TASK BRIEF >> Copy every line of the listing exactly.

PROVIDED MATERIAL >>
[Begin]

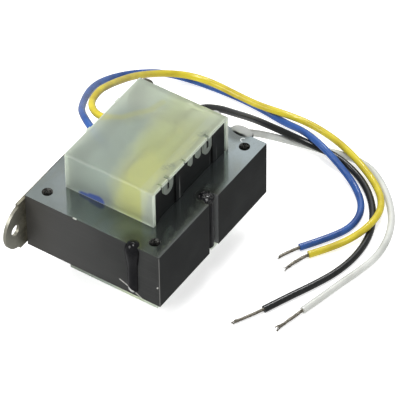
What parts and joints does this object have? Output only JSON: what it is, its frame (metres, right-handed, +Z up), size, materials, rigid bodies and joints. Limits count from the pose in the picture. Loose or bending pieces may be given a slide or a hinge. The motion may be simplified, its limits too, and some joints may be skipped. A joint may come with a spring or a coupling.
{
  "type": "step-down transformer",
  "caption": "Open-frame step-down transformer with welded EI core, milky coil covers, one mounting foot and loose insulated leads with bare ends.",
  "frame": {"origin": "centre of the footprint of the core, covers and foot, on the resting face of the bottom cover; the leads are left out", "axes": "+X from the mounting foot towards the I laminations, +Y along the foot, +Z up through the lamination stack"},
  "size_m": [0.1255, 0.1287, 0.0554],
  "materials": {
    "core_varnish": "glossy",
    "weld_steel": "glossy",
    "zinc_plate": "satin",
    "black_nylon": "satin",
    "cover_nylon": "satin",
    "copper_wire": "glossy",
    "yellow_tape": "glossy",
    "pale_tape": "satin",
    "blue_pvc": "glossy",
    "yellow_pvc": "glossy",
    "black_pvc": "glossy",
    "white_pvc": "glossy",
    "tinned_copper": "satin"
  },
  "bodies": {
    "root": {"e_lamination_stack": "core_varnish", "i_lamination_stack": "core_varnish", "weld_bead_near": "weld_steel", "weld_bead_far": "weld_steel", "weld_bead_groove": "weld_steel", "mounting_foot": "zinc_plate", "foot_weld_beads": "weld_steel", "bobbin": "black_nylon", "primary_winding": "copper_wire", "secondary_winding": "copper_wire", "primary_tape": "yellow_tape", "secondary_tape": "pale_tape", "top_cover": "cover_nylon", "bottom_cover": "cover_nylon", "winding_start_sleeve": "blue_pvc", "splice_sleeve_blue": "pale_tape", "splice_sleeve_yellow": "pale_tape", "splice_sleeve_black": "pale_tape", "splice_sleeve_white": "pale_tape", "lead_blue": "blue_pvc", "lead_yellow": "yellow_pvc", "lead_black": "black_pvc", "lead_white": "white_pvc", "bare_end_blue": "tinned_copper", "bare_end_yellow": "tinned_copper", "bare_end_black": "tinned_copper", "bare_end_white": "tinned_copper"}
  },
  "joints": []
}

[End]

REPLY TO THE EXERCISE >>
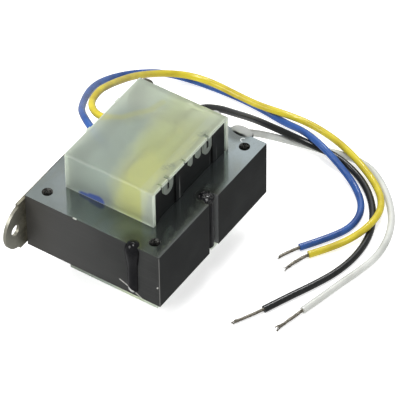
What parts and joints does this object have? Output only JSON: what it is, its frame (metres, right-handed, +Z up), size, materials, rigid bodies and joints. Limits count from the pose in the picture. Loose or bending pieces may be given a slide or a hinge. The motion may be simplified, its limits too, and some joints may be skipped. A joint may come with a spring or a coupling.
{
  "type": "step-down transformer",
  "caption": "Open-frame step-down transformer with welded EI core, milky coil covers, one mounting foot and loose insulated leads with bare ends.",
  "frame": {"origin": "centre of the footprint of the core, covers and foot, on the resting face of the bottom cover; the leads are left out", "axes": "+X from the mounting foot towards the I laminations, +Y along the foot, +Z up through the lamination stack"},
  "size_m": [0.1255, 0.1287, 0.0554],
  "materials": {
    "core_varnish": "glossy",
    "weld_steel": "glossy",
    "zinc_plate": "satin",
    "black_nylon": "satin",
    "cover_nylon": "satin",
    "copper_wire": "glossy",
    "yellow_tape": "glossy",
    "pale_tape": "satin",
    "blue_pvc": "glossy",
    "yellow_pvc": "glossy",
    "black_pvc": "glossy",
    "white_pvc": "glossy",
    "tinned_copper": "satin"
  },
  "bodies": {
    "root": {"e_lamination_stack": "core_varnish", "i_lamination_stack": "core_varnish", "weld_bead_near": "weld_steel", "weld_bead_far": "weld_steel", "weld_bead_groove": "weld_steel", "mounting_foot": "zinc_plate", "foot_weld_beads": "weld_steel", "bobbin": "black_nylon", "primary_winding": "copper_wire", "secondary_winding": "copper_wire", "primary_tape": "yellow_tape", "secondary_tape": "pale_tape", "top_cover": "cover_nylon", "bottom_cover": "cover_nylon", "winding_start_sleeve": "blue_pvc", "splice_sleeve_blue": "pale_tape", "splice_sleeve_yellow": "pale_tape", "splice_sleeve_black": "pale_tape", "splice_sleeve_white": "pale_tape", "lead_blue": "blue_pvc", "lead_yellow": "yellow_pvc", "lead_black": "black_pvc", "lead_white": "white_pvc", "bare_end_blue": "tinned_copper", "bare_end_yellow": "tinned_copper", "bare_end_black": "tinned_copper", "bare_end_white": "tinned_copper"}
  },
  "joints": []
}